**GOAL OF THE EXERCISE**
Repeat the listing in full, word for word.
^^^^^^^^^^^^^^^^
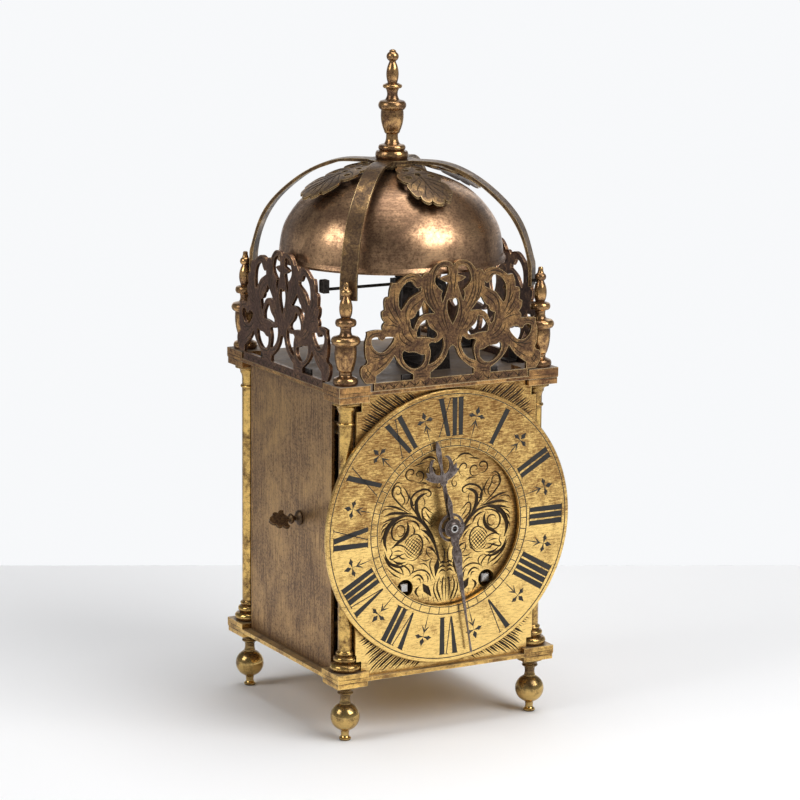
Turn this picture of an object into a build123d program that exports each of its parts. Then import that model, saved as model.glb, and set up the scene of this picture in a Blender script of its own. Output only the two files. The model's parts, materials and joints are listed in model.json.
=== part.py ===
from build123d import *
import os
from math import acos, atan2, cos, degrees, hypot, radians, sin, sqrt

# A brass lantern clock, 390 mm high. It stands on z = 0, its dial looks along -Y, and +X is to the
# right of someone in front of it. Lengths are millimetres, angles degrees.

# Driving dimensions: the case
PLATE = 144.0  # side of the square base and top plates
POST = 62.0  # pillars and feet stand this far from the middle, each way
FINIAL = 63.8  # the corner finials stand a little further out
BLOCK = 20.0  # side of a plate's corner block
BASE_LOW, BASE_TOP = 36.2, 38.4
TOP_LOW, TOP_TOP = 203.0, 205.0
BASE_BLOCK_LOW, BASE_BLOCK_TOP = 33.1, 41.4
TOP_BLOCK_LOW, TOP_BLOCK_TOP = 199.1, 208.7
GROOVE = 0.7
TENON = 2.5  # radius of the pillars' ends, which go through the blocks into feet and finials
FIT = 0.05  # radial clearance of a running or sliding fit
SNUG = 0.02  # radial clearance of pieces fixed in each other

# Driving dimensions: the dial, with its depths measured along Y from the middle of the case
CENTRE = (0.0, 121.4)  # x and z of the hands' axis
RING_FRONT, RING_BACK = -72.6, -70.6
RING_OUTER, RING_INNER = 80.4, 46.9
DIAL_FRONT, DIAL_BACK = -68.6, -66.6
DIAL_HALF = 59.0
KEY_HOLE = 5.25
KEY_SQUARE = 5.0
HOUR_HAND_FRONT, HOUR_HAND_BACK = -74.9, -73.9
MINUTE_HAND_FRONT, MINUTE_HAND_BACK = -77.0, -76.0
HAND_PIPE_END = -78.5
HOUR_HAND_AT, MINUTE_HAND_AT = -11.3, 170.2  # clockwise from XII

# Driving dimensions: the bell and its cage
RIM = 268.0
BELL_RADIUS = 67.3
CAGE_TOP = 326.3
STRAP_WIDTH = 10.0
STRAP_REACH = 86.1
STRAP_END = 256.0
STUD = 3.0
FINIAL_TIP = 390.0

# Driving dimensions: doors
DOOR_OUT, DOOR_IN = 66.0, 64.2
DOOR_HALF = 51.6
DOOR_LOW, DOOR_HIGH = 38.6, 200.2
HINGE_PIN = 1.2
HINGE_AT = 50.2
PULL_REACH = 86.0
KNOB_REACH = 78.5

# Driving dimensions: the movement, whose arbors lie along Y
FRONT_PLATE = (-52.0, -49.5)
BACK_PLATE = (2.0, 4.5)
MOVEMENT_HALF = 50.0
MOVEMENT_LOW, MOVEMENT_HIGH = 50.0, 180.0
PILLAR_X, PILLAR_LOW, PILLAR_HIGH = 46.0, 56.0, 174.0
PIVOT = 0.8
BARREL_X, BARREL_Z = 27.0, 86.9
BARREL_RADIUS, BARREL_FRONT, BARREL_BACK = 20.0, -44.0, -8.0
WINDING_ARBOR = 3.0

CORNERS = {
    "front_left": (-1, -1),
    "front_right": (1, -1),
    "back_left": (-1, 1),
    "back_right": (1, 1),
}
LIFT = (Align.CENTER, Align.CENTER, Align.MIN)

os.makedirs("parts", exist_ok=True)


def keep(piece, name):
    """Label a finished piece and write it."""
    piece.part.label = name
    export_step(piece.part, f"parts/{name}.step")


def turned_outline(*corners):
    """Half outline of a turned piece, from its axis round to its axis. A corner is a radius and a
    height; a third number makes the way to it an arc that stands that far proud, or hollow."""
    start = corners[0]
    for corner in corners[1:]:
        if len(corner) == 3:
            SagittaArc(start[:2], corner[:2], -corner[2])
        else:
            Line(start[:2], corner[:2])
        start = corner
    Line(start[:2], corners[0][:2])


def raised(height, *corners):
    """The same corners, lifted by a height."""
    return [(corner[0], corner[1] + height, *corner[2:]) for corner in corners]


def upright(x, y):
    """The plane through a vertical axis at x, y, for the outline of a piece turned about it."""
    return Plane((x, y, 0), x_dir=(1, 0, 0), z_dir=(0, -1, 0))


def across(y, x=0.0, z=0.0):
    """A plane across the clock at depth y, seen from the front, with its origin at x, z."""
    return Plane((x, y, z), x_dir=(1, 0, 0), z_dir=(0, -1, 0))


def along(x, z):
    """The plane through an arbor at x, z: its X is the radius and its Y is the clock's Y."""
    return Plane((x, 0, z), x_dir=(1, 0, 0), z_dir=(0, 0, 1))


def smooth_runs(*runs):
    """An outline of smooth runs that meet in sharp notches; two points are a straight run."""
    for run in runs:
        if len(run) == 2:
            Line(*run)
        else:
            Spline(*run)


# Base plate and top plate: cast squares with a thicker, grooved block under each pillar or finial
def corner_blocks(low, high):
    """The four corner blocks of a plate, each two slabs with a groove between them."""
    groove = low + 0.38 * (high - low)
    slabs = ((low, groove, BLOCK - 0.8), (groove, groove + GROOVE, BLOCK - 2), (groove + GROOVE, high, BLOCK))
    for bottom, top, side in slabs:
        with Locations((0, 0, bottom)):
            with GridLocations(2 * POST, 2 * POST, 2, 2):
                Box(side, side, top - bottom, align=LIFT)


HINGE_PINS = [(-(DOOR_OUT + DOOR_IN) / 2, HINGE_AT), ((DOOR_OUT + DOOR_IN) / 2, HINGE_AT),
              (HINGE_AT, (DOOR_OUT + DOOR_IN) / 2)]
ROD_X, ROD_Y, ROD_RADIUS = 5.0, -1.0, 1.2  # the wire that draws the hammer, where it leaves the case
for name, low, top, block_low, block_top in (
    ("base_plate", BASE_LOW, BASE_TOP, BASE_BLOCK_LOW, BASE_BLOCK_TOP),
    ("top_plate", TOP_LOW, TOP_TOP, TOP_BLOCK_LOW, TOP_BLOCK_TOP),
):
    with BuildPart() as plate:
        with Locations((0, 0, low)):
            Box(PLATE, PLATE, top - low, align=LIFT)
        chamfer(plate.edges().filter_by(Axis.Z).sort_by(Axis.X), 0.4)
        corner_blocks(block_low, block_top)
        with BuildSketch(Plane.XY.offset(block_low - 1)):
            with GridLocations(2 * POST, 2 * POST, 2, 2):
                Circle(TENON + SNUG)
            with Locations(*HINGE_PINS):
                Circle(HINGE_PIN + FIT)
            if name == "top_plate":
                with Locations((ROD_X, ROD_Y)):
                    Circle(ROD_RADIUS + 2 * FIT)
        extrude(amount=block_top - block_low + 2, mode=Mode.SUBTRACT)
    keep(plate, name)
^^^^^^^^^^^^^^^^
**FINAL ANSWER**
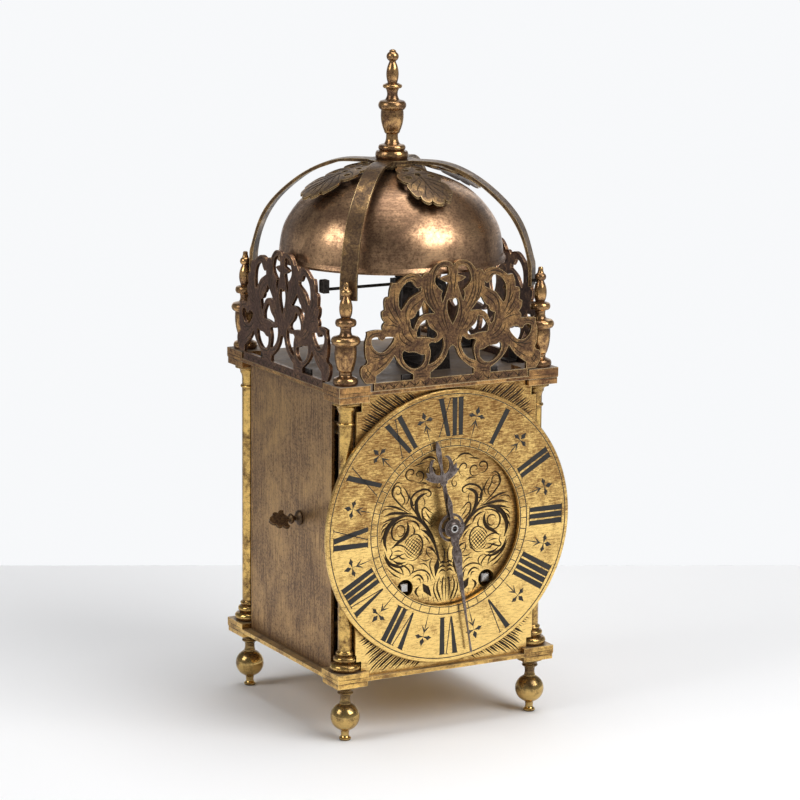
Turn this picture of an object into a build123d program that exports each of its parts. Then import that model, saved as model.glb, and set up the scene of this picture in a Blender script of its own. Output only the two files. The model's parts, materials and joints are listed in model.json.
=== part.py ===
from build123d import *
import os
from math import acos, atan2, cos, degrees, hypot, radians, sin, sqrt

# A brass lantern clock, 390 mm high. It stands on z = 0, its dial looks along -Y, and +X is to the
# right of someone in front of it. Lengths are millimetres, angles degrees.

# Driving dimensions: the case
PLATE = 144.0  # side of the square base and top plates
POST = 62.0  # pillars and feet stand this far from the middle, each way
FINIAL = 63.8  # the corner finials stand a little further out
BLOCK = 20.0  # side of a plate's corner block
BASE_LOW, BASE_TOP = 36.2, 38.4
TOP_LOW, TOP_TOP = 203.0, 205.0
BASE_BLOCK_LOW, BASE_BLOCK_TOP = 33.1, 41.4
TOP_BLOCK_LOW, TOP_BLOCK_TOP = 199.1, 208.7
GROOVE = 0.7
TENON = 2.5  # radius of the pillars' ends, which go through the blocks into feet and finials
FIT = 0.05  # radial clearance of a running or sliding fit
SNUG = 0.02  # radial clearance of pieces fixed in each other

# Driving dimensions: the dial, with its depths measured along Y from the middle of the case
CENTRE = (0.0, 121.4)  # x and z of the hands' axis
RING_FRONT, RING_BACK = -72.6, -70.6
RING_OUTER, RING_INNER = 80.4, 46.9
DIAL_FRONT, DIAL_BACK = -68.6, -66.6
DIAL_HALF = 59.0
KEY_HOLE = 5.25
KEY_SQUARE = 5.0
HOUR_HAND_FRONT, HOUR_HAND_BACK = -74.9, -73.9
MINUTE_HAND_FRONT, MINUTE_HAND_BACK = -77.0, -76.0
HAND_PIPE_END = -78.5
HOUR_HAND_AT, MINUTE_HAND_AT = -11.3, 170.2  # clockwise from XII

# Driving dimensions: the bell and its cage
RIM = 268.0
BELL_RADIUS = 67.3
CAGE_TOP = 326.3
STRAP_WIDTH = 10.0
STRAP_REACH = 86.1
STRAP_END = 256.0
STUD = 3.0
FINIAL_TIP = 390.0

# Driving dimensions: doors
DOOR_OUT, DOOR_IN = 66.0, 64.2
DOOR_HALF = 51.6
DOOR_LOW, DOOR_HIGH = 38.6, 200.2
HINGE_PIN = 1.2
HINGE_AT = 50.2
PULL_REACH = 86.0
KNOB_REACH = 78.5

# Driving dimensions: the movement, whose arbors lie along Y
FRONT_PLATE = (-52.0, -49.5)
BACK_PLATE = (2.0, 4.5)
MOVEMENT_HALF = 50.0
MOVEMENT_LOW, MOVEMENT_HIGH = 50.0, 180.0
PILLAR_X, PILLAR_LOW, PILLAR_HIGH = 46.0, 56.0, 174.0
PIVOT = 0.8
BARREL_X, BARREL_Z = 27.0, 86.9
BARREL_RADIUS, BARREL_FRONT, BARREL_BACK = 20.0, -44.0, -8.0
WINDING_ARBOR = 3.0

CORNERS = {
    "front_left": (-1, -1),
    "front_right": (1, -1),
    "back_left": (-1, 1),
    "back_right": (1, 1),
}
LIFT = (Align.CENTER, Align.CENTER, Align.MIN)

os.makedirs("parts", exist_ok=True)


def keep(piece, name):
    """Label a finished piece and write it."""
    piece.part.label = name
    export_step(piece.part, f"parts/{name}.step")


def turned_outline(*corners):
    """Half outline of a turned piece, from its axis round to its axis. A corner is a radius and a
    height; a third number makes the way to it an arc that stands that far proud, or hollow."""
    start = corners[0]
    for corner in corners[1:]:
        if len(corner) == 3:
            SagittaArc(start[:2], corner[:2], -corner[2])
        else:
            Line(start[:2], corner[:2])
        start = corner
    Line(start[:2], corners[0][:2])


def raised(height, *corners):
    """The same corners, lifted by a height."""
    return [(corner[0], corner[1] + height, *corner[2:]) for corner in corners]


def upright(x, y):
    """The plane through a vertical axis at x, y, for the outline of a piece turned about it."""
    return Plane((x, y, 0), x_dir=(1, 0, 0), z_dir=(0, -1, 0))


def across(y, x=0.0, z=0.0):
    """A plane across the clock at depth y, seen from the front, with its origin at x, z."""
    return Plane((x, y, z), x_dir=(1, 0, 0), z_dir=(0, -1, 0))


def along(x, z):
    """The plane through an arbor at x, z: its X is the radius and its Y is the clock's Y."""
    return Plane((x, 0, z), x_dir=(1, 0, 0), z_dir=(0, 0, 1))


def smooth_runs(*runs):
    """An outline of smooth runs that meet in sharp notches; two points are a straight run."""
    for run in runs:
        if len(run) == 2:
            Line(*run)
        else:
            Spline(*run)


# Base plate and top plate: cast squares with a thicker, grooved block under each pillar or finial
def corner_blocks(low, high):
    """The four corner blocks of a plate, each two slabs with a groove between them."""
    groove = low + 0.38 * (high - low)
    slabs = ((low, groove, BLOCK - 0.8), (groove, groove + GROOVE, BLOCK - 2), (groove + GROOVE, high, BLOCK))
    for bottom, top, side in slabs:
        with Locations((0, 0, bottom)):
            with GridLocations(2 * POST, 2 * POST, 2, 2):
                Box(side, side, top - bottom, align=LIFT)


HINGE_PINS = [(-(DOOR_OUT + DOOR_IN) / 2, HINGE_AT), ((DOOR_OUT + DOOR_IN) / 2, HINGE_AT),
              (HINGE_AT, (DOOR_OUT + DOOR_IN) / 2)]
ROD_X, ROD_Y, ROD_RADIUS = 5.0, -1.0, 1.2  # the wire that draws the hammer, where it leaves the case
for name, low, top, block_low, block_top in (
    ("base_plate", BASE_LOW, BASE_TOP, BASE_BLOCK_LOW, BASE_BLOCK_TOP),
    ("top_plate", TOP_LOW, TOP_TOP, TOP_BLOCK_LOW, TOP_BLOCK_TOP),
):
    with BuildPart() as plate:
        with Locations((0, 0, low)):
            Box(PLATE, PLATE, top - low, align=LIFT)
        chamfer(plate.edges().filter_by(Axis.Z).sort_by(Axis.X), 0.4)
        corner_blocks(block_low, block_top)
        with BuildSketch(Plane.XY.offset(block_low - 1)):
            with GridLocations(2 * POST, 2 * POST, 2, 2):
                Circle(TENON + SNUG)
            with Locations(*HINGE_PINS):
                Circle(HINGE_PIN + FIT)
            if name == "top_plate":
                with Locations((ROD_X, ROD_Y)):
                    Circle(ROD_RADIUS + 2 * FIT)
        extrude(amount=block_top - block_low + 2, mode=Mode.SUBTRACT)
    keep(plate, name)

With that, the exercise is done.